Copy out the lines of the records below, and only those lines, from the one with "838 of part.py. More parts follow." through the one with "return [(x, y) for x in xs for y in ys]", exactly as they appear.

***** STORED RECORDS *****

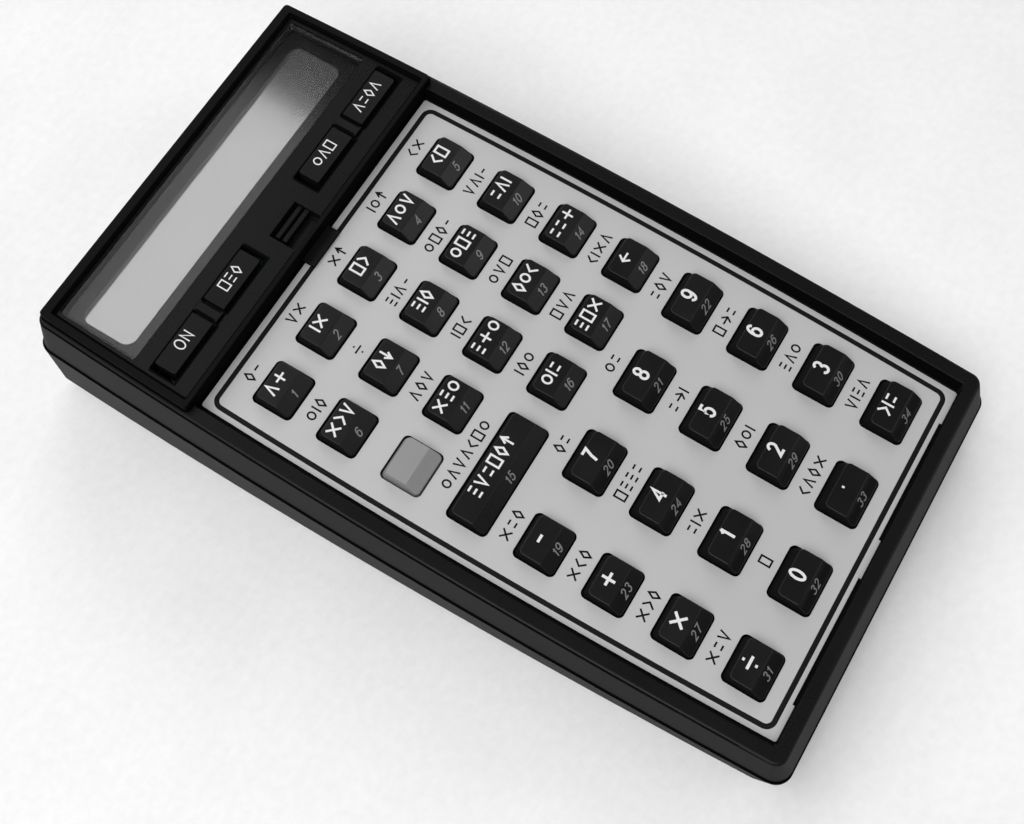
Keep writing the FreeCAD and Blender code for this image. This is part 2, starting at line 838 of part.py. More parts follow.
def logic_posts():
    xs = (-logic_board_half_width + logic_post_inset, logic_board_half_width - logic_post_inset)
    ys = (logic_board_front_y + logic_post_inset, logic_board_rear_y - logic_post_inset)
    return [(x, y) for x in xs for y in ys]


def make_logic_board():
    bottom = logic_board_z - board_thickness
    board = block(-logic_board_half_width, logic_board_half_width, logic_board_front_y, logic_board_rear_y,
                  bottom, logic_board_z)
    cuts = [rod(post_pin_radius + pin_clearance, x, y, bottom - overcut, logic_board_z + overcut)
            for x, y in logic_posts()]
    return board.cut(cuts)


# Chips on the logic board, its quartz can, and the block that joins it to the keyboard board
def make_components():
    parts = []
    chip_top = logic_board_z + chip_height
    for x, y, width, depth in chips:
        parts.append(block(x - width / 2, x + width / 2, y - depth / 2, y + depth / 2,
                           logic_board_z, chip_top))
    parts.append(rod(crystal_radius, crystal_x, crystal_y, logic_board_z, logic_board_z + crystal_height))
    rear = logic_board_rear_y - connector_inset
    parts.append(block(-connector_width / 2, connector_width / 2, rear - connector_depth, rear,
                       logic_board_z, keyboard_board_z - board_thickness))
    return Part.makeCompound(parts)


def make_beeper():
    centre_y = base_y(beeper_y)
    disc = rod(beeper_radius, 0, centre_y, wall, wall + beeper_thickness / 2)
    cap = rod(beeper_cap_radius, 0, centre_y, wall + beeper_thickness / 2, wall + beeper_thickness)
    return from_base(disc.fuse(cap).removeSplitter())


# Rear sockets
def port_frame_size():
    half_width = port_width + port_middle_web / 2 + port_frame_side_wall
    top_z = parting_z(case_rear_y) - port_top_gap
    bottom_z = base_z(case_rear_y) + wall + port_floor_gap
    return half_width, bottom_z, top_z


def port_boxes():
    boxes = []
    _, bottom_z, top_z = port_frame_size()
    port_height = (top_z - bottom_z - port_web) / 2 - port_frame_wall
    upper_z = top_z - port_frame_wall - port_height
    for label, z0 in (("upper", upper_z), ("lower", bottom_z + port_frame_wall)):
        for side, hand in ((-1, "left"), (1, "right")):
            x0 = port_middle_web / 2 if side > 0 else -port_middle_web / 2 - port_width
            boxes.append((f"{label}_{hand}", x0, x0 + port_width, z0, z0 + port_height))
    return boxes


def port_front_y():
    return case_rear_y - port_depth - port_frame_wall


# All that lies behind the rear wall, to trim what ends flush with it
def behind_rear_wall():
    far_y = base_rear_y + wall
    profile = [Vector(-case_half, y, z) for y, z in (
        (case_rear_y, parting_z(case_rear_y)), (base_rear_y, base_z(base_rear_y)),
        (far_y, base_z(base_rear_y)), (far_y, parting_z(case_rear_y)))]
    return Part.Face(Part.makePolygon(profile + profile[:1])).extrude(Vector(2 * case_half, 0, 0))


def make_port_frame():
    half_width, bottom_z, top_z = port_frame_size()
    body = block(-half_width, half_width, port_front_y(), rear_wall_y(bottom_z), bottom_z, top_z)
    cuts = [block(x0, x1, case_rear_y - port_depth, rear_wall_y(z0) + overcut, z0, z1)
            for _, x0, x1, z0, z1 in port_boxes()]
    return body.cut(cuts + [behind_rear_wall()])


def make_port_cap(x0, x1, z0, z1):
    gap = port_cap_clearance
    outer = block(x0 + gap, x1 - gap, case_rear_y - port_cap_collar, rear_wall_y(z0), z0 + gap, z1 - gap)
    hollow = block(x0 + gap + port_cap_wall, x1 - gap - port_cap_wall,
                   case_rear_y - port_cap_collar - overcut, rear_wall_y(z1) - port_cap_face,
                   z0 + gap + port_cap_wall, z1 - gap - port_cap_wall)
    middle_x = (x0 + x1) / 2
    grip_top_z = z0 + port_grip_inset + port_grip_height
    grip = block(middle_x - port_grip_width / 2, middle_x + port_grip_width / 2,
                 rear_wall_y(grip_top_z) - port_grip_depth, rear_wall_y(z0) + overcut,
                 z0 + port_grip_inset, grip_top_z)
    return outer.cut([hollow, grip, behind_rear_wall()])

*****
***** STORED RECORDS *****

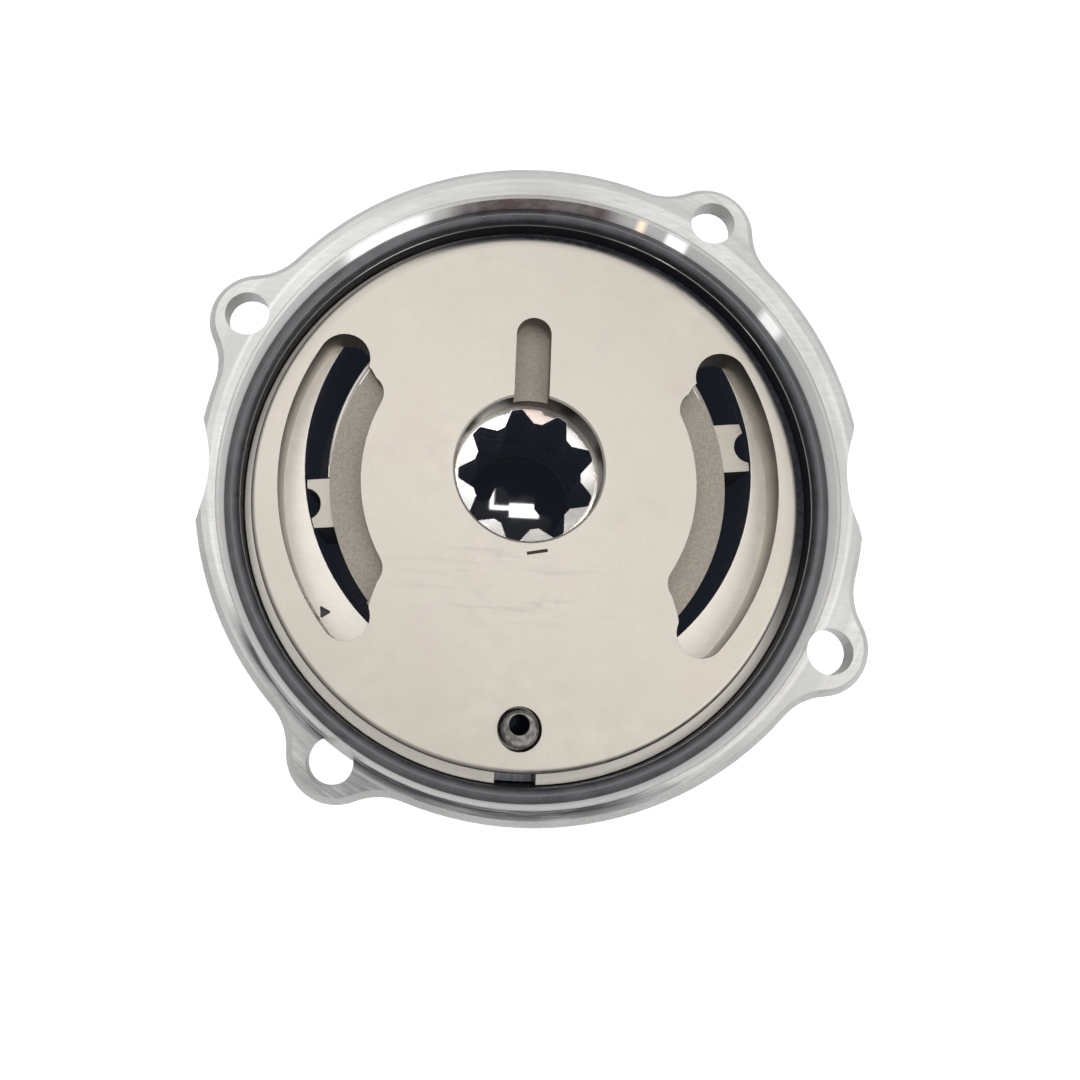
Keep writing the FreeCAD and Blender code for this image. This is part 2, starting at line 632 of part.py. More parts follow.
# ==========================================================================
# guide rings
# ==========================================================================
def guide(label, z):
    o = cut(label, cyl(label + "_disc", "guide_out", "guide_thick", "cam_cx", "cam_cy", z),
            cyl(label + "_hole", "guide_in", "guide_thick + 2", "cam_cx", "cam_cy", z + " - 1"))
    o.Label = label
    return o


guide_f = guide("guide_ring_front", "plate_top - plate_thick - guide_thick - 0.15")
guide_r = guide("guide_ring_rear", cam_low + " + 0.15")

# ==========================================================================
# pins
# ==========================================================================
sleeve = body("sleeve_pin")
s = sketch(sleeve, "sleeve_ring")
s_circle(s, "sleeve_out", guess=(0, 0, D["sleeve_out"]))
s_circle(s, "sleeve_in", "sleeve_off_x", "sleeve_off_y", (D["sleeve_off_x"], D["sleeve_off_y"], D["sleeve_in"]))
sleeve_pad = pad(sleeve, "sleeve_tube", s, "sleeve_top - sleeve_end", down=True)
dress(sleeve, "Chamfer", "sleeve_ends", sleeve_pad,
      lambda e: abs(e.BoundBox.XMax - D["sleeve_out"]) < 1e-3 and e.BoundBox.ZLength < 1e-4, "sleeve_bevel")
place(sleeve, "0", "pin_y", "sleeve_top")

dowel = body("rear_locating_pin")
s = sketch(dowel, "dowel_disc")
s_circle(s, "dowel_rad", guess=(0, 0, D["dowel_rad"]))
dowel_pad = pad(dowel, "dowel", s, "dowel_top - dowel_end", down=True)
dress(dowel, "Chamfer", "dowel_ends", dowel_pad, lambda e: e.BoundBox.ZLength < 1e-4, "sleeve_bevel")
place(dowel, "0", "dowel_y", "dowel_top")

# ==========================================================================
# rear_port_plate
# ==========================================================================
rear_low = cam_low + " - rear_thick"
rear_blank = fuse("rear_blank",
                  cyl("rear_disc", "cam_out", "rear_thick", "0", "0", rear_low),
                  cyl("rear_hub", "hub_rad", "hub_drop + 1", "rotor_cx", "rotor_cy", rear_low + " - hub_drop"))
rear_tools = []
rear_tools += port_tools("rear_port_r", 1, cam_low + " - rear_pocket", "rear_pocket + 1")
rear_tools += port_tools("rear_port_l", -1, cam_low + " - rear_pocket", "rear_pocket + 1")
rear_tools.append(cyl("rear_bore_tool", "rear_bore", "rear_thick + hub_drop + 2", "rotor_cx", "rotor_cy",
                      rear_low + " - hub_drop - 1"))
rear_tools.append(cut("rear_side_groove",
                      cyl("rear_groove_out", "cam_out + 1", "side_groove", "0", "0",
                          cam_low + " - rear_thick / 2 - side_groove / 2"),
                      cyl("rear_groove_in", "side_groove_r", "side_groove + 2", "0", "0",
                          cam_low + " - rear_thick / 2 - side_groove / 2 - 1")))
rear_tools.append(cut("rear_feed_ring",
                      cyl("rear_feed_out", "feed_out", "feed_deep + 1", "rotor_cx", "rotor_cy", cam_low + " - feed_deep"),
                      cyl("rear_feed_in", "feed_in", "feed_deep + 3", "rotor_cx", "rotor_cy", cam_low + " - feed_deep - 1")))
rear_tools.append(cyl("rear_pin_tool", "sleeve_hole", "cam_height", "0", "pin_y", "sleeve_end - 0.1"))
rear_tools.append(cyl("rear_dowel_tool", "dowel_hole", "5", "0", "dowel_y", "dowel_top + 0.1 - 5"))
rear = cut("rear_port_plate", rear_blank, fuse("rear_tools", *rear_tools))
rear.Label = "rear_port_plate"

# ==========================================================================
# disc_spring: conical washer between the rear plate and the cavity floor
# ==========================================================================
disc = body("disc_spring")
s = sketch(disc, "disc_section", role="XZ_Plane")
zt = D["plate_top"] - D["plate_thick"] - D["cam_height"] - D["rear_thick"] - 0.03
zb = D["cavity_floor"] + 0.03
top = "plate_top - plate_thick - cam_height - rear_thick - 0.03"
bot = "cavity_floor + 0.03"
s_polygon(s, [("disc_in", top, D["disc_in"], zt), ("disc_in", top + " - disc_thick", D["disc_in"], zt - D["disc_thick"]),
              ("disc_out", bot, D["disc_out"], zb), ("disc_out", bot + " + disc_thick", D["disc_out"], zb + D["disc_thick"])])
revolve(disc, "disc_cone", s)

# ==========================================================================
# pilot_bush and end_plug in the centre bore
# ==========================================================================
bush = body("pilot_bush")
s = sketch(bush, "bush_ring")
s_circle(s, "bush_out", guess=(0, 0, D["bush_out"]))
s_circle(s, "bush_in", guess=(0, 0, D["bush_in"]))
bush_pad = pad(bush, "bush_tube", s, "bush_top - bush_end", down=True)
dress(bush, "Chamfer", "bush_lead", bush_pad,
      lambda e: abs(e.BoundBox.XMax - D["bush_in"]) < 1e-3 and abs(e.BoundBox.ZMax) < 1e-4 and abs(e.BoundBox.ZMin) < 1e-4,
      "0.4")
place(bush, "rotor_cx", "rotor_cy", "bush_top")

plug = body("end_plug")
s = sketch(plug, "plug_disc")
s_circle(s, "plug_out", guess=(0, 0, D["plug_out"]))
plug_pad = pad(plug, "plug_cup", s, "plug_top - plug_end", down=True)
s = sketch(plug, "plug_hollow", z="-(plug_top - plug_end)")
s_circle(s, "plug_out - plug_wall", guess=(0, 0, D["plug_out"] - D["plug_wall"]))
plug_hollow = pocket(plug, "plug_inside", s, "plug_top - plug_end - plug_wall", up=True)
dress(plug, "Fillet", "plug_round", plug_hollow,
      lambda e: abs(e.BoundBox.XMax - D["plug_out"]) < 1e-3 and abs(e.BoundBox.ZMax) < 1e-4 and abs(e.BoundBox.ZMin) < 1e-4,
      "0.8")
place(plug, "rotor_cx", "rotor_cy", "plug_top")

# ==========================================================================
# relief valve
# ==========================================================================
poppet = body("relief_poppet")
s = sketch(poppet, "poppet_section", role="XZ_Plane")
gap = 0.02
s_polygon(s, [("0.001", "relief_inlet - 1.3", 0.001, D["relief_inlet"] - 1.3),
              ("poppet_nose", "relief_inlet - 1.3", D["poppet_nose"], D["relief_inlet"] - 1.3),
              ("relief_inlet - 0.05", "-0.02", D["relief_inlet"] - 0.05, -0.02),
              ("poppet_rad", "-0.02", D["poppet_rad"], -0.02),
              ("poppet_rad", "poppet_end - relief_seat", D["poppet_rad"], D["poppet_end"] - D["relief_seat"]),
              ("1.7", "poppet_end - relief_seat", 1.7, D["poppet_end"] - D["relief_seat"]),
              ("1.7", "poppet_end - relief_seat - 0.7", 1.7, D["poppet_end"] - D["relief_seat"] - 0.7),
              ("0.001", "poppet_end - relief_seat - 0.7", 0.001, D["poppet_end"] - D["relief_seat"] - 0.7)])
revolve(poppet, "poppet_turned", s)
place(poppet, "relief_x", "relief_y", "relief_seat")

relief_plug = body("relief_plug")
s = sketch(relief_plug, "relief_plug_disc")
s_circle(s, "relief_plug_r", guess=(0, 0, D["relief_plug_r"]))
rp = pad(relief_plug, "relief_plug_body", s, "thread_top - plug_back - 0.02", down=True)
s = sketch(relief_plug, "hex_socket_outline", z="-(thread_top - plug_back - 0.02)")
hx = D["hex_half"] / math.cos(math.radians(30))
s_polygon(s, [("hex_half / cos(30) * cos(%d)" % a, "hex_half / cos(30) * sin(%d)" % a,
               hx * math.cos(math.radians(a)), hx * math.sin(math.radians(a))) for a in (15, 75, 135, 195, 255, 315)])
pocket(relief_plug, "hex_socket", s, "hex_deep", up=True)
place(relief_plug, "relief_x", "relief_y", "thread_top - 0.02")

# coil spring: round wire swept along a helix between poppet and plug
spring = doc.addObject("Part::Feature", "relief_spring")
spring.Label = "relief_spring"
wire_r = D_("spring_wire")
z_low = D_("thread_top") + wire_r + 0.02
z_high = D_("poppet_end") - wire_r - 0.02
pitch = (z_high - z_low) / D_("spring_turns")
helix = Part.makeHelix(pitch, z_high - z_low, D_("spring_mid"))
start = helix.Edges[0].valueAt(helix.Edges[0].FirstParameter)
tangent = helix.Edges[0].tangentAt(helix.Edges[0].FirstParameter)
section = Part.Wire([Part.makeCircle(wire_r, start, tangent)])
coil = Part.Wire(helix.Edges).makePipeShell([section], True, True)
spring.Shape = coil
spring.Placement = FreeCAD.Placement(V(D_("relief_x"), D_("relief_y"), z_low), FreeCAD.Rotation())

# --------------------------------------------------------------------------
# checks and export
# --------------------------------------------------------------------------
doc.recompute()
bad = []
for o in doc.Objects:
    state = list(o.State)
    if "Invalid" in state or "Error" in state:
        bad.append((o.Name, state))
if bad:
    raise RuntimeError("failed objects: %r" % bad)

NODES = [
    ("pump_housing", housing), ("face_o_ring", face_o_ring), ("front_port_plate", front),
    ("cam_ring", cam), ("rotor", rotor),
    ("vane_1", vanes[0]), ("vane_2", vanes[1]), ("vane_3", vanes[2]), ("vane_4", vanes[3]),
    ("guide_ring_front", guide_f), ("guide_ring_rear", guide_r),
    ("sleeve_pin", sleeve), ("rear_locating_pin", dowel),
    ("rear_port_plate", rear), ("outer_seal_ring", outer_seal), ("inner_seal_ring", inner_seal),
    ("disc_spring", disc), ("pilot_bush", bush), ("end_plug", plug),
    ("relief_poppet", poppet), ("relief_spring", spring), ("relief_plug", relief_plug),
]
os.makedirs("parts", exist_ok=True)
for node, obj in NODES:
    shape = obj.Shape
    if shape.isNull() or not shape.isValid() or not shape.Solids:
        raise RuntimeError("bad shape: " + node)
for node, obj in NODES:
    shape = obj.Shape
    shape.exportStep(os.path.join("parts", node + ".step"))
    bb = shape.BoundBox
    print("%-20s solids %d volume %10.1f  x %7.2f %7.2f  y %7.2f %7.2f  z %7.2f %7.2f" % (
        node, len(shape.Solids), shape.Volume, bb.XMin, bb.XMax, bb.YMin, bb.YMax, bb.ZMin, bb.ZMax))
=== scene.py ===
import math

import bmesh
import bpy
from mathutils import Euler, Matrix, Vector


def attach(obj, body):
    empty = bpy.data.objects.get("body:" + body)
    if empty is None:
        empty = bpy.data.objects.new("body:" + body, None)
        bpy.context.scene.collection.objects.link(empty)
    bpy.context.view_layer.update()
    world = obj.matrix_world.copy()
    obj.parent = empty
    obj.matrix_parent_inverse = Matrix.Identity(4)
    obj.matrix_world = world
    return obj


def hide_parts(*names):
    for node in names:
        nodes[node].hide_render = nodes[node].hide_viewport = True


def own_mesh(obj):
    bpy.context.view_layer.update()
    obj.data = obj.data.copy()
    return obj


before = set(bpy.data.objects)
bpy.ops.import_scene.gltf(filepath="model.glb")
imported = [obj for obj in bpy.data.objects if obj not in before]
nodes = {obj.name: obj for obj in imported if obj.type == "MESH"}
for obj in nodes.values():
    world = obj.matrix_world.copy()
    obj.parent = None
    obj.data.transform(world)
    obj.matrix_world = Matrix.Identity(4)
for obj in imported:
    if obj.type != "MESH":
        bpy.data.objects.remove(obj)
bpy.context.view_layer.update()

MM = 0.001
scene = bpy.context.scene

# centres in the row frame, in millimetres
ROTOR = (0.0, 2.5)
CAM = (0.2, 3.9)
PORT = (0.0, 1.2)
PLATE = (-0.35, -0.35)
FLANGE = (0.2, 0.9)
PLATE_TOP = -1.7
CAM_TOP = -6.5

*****

▶ _REPLY_:
Keep writing the FreeCAD and Blender code for this image. This is part 2, starting at line 838 of part.py. More parts follow.
def logic_posts():
    xs = (-logic_board_half_width + logic_post_inset, logic_board_half_width - logic_post_inset)
    ys = (logic_board_front_y + logic_post_inset, logic_board_rear_y - logic_post_inset)
    return [(x, y) for x in xs for y in ys]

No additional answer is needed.